* [WRITTEN TASK] Starting at the line that holds "attach(piece, body)", set down each line through the end of the listing, exactly as written and with nothing added.

* [MATERIAL PROVIDED]
┄┄┄┄┄┄

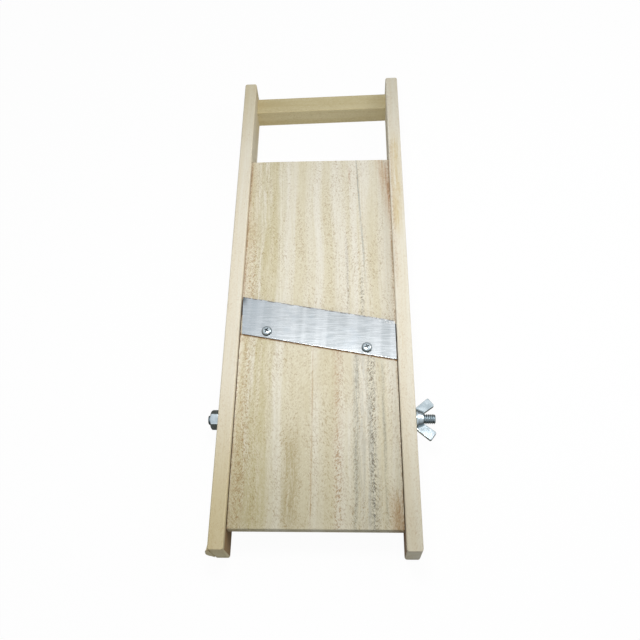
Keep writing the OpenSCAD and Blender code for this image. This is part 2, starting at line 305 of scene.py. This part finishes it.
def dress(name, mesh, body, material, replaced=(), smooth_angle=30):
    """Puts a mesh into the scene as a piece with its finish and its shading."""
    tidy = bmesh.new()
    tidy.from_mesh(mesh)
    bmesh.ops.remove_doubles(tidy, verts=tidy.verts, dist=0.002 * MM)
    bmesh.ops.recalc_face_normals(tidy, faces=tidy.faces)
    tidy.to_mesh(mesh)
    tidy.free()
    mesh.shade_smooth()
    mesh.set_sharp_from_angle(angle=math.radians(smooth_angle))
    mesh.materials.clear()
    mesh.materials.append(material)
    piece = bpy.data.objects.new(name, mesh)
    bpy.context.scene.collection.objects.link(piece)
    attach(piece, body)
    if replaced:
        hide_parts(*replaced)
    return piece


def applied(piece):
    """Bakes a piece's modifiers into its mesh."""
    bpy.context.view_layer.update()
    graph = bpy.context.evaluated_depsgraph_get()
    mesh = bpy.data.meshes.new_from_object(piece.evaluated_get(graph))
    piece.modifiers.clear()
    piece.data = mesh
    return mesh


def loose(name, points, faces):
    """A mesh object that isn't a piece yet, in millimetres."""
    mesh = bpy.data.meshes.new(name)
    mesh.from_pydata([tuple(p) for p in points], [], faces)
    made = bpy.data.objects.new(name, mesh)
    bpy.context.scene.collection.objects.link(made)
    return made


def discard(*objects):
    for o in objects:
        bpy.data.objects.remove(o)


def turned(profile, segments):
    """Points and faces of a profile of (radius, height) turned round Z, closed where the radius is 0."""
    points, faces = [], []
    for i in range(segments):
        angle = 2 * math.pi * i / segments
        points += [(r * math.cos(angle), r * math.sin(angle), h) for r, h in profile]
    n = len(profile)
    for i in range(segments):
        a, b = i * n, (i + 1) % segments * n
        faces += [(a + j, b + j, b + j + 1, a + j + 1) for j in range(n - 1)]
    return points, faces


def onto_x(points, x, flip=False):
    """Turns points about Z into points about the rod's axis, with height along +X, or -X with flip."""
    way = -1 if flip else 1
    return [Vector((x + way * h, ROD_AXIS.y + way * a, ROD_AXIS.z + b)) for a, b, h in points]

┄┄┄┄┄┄

* [CORRECT RESPONSE]
    attach(piece, body)
    if replaced:
        hide_parts(*replaced)
    return piece


def applied(piece):
    """Bakes a piece's modifiers into its mesh."""
    bpy.context.view_layer.update()
    graph = bpy.context.evaluated_depsgraph_get()
    mesh = bpy.data.meshes.new_from_object(piece.evaluated_get(graph))
    piece.modifiers.clear()
    piece.data = mesh
    return mesh


def loose(name, points, faces):
    """A mesh object that isn't a piece yet, in millimetres."""
    mesh = bpy.data.meshes.new(name)
    mesh.from_pydata([tuple(p) for p in points], [], faces)
    made = bpy.data.objects.new(name, mesh)
    bpy.context.scene.collection.objects.link(made)
    return made


def discard(*objects):
    for o in objects:
        bpy.data.objects.remove(o)


def turned(profile, segments):
    """Points and faces of a profile of (radius, height) turned round Z, closed where the radius is 0."""
    points, faces = [], []
    for i in range(segments):
        angle = 2 * math.pi * i / segments
        points += [(r * math.cos(angle), r * math.sin(angle), h) for r, h in profile]
    n = len(profile)
    for i in range(segments):
        a, b = i * n, (i + 1) % segments * n
        faces += [(a + j, b + j, b + j + 1, a + j + 1) for j in range(n - 1)]
    return points, faces


def onto_x(points, x, flip=False):
    """Turns points about Z into points about the rod's axis, with height along +X, or -X with flip."""
    way = -1 if flip else 1
    return [Vector((x + way * h, ROD_AXIS.y + way * a, ROD_AXIS.z + b)) for a, b, h in points]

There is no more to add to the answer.